Plotkin and Pajcin and other co-conspirators not identified in the court papers also tried to find other sources of inside information by helping others get jobs at investment banks in the hopes they could get insider tips, prosecutors said.

The criminal complaint alleged that Plotkin and Pajcin created a joint fund to hold their illegal gains and began tipping family and friends with the understanding that those receiving tips would kick back some of the money to the pair.

Shpigelman, Plotkin and Renteria were charged with conspiracy to commit insider trading.

According to court papers, Shpigelman holds a bachelor of science degree in business management from Binghamton University while Plotkin has a bachelor of arts degree in economics from Harvard University.
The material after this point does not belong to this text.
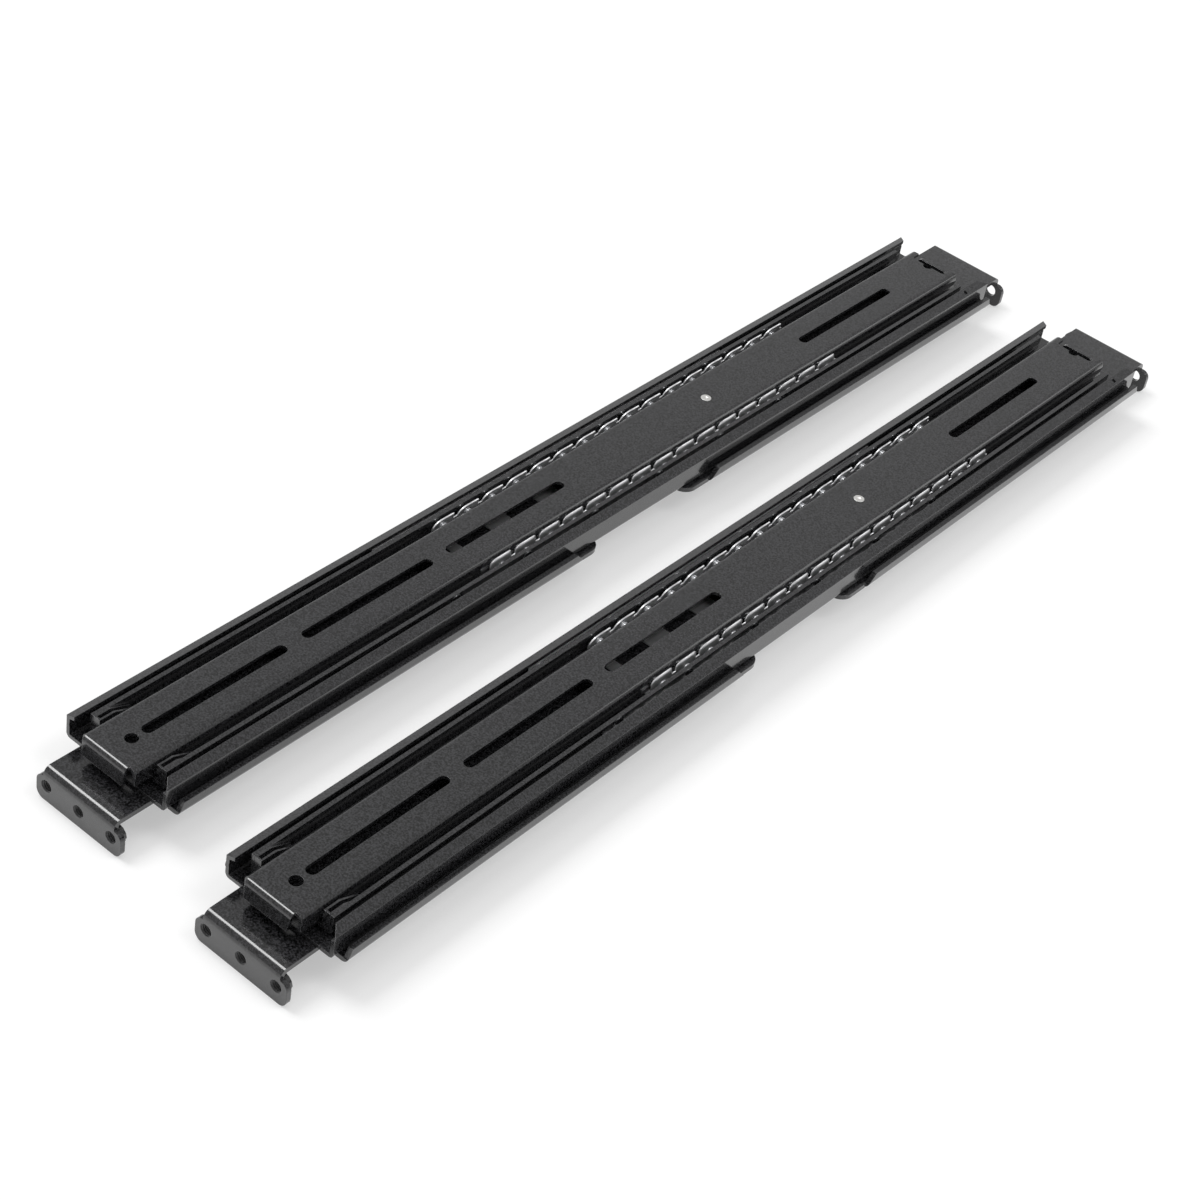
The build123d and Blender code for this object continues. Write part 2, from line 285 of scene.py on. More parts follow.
@dataclass(frozen=True)
class PlatedSteel:
    """Bright steel, either zinc-plated sheet, a ground bearing ball or a nickel-plated rivet.

    A plated sheet keeps faint rolling streaks along the strip under the plate, about 0.6 mm apart, and
    the clear film over its zinc scatters a little light, so it is not quite all metal. A ground ball is
    a near mirror, and a rivet's struck head is a little duller and paler.
    """

    name: str
    colour: str
    shade: str
    roughness: float
    roughness_spread: float = 0.06
    metal: float = 1.0
    streak: float = 0.6 * MM
    streak_length: float = 12 * MM
    streak_height: float = 0.002 * MM
    edge_radius: float = 0.12 * MM

    def build(self) -> bpy.types.Material:
        """Builds the node tree of the metal.

        Returns:
            The finished material.
        """
        material, tree = fresh_material(self.name)
        place = add(tree, "ShaderNodeTexCoord").outputs["Object"]
        stretched = add(
            tree,
            "ShaderNodeMapping",
            {"Vector": place, "Scale": (1 / self.streak, 1 / self.streak_length, 1 / self.streak)},
        )
        streaks = add(
            tree, "ShaderNodeTexNoise", {"Vector": stretched.outputs["Vector"], "Scale": 1.0, "Detail": 2.0}
        )
        colour = add(
            tree,
            "ShaderNodeMix",
            {"Factor": streaks.outputs["Fac"], 6: linear(self.shade), 7: linear(self.colour)},
            data_type="RGBA",
        )
        gloss = add(
            tree,
            "ShaderNodeMapRange",
            {
                "Value": streaks.outputs["Fac"],
                "From Min": NOISE_LOW,
                "From Max": NOISE_HIGH,
                "To Min": self.roughness,
                "To Max": self.roughness + self.roughness_spread,
            },
        )
        rounded = add(tree, "ShaderNodeBevel", {"Radius": self.edge_radius}, samples=BEVEL_SAMPLES)
        rolled = add(
            tree,
            "ShaderNodeBump",
            {
                "Height": streaks.outputs["Fac"],
                "Distance": self.streak_height,
                "Normal": rounded.outputs["Normal"],
            },
        )
        shader = add(
            tree,
            "ShaderNodeBsdfPrincipled",
            {
                "Base Color": colour.outputs[2],
                "Metallic": self.metal,
                "Roughness": gloss.outputs["Result"],
                "Normal": rolled.outputs["Normal"],
            },
        )
        add(tree, "ShaderNodeOutputMaterial", {"Surface": shader.outputs["BSDF"]})
        return material


@dataclass
class Finishes:
    """Every finish of the pair, built once and shared."""

    coat: bpy.types.Material = field(default_factory=lambda: BlackCoat().build())
    zinc: bpy.types.Material = field(
        default_factory=lambda: PlatedSteel("zinc_plated_sheet", "f6f6f7", "dedfe1", 0.34, metal=0.9).build()
    )
    ball: bpy.types.Material = field(
        default_factory=lambda: PlatedSteel("ground_bearing_steel", "dcdddf", "cfd0d3", 0.1, 0.03).build()
    )
    rivet: bpy.types.Material = field(
        default_factory=lambda: PlatedSteel("nickel_plated_rivet", "f4f3f0", "e4e3e0", 0.38).build()
    )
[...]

In November, Pajcin was arrested and charged with conspiracy and securities fraud.

He is now cooperating with the government, according to the complaint written by FBI Agent David Makol.

Makol said in the complaint that he believed Shpigelman was well informed about the illegality of trading stocks on inside information because his sister once asked him if a deal he told her about was public information.

"Yes, the offer is public. I would not be telling you, especially via e-mail, unless I wanted to chill with Martha in Connecticut for a little while," Shpigelman allegedly wrote.

Makol said he believed it was a reference to the criminal prosecution of Martha Stewart, the style maven who served five months in prison after she was convicted of lying about a stock sale.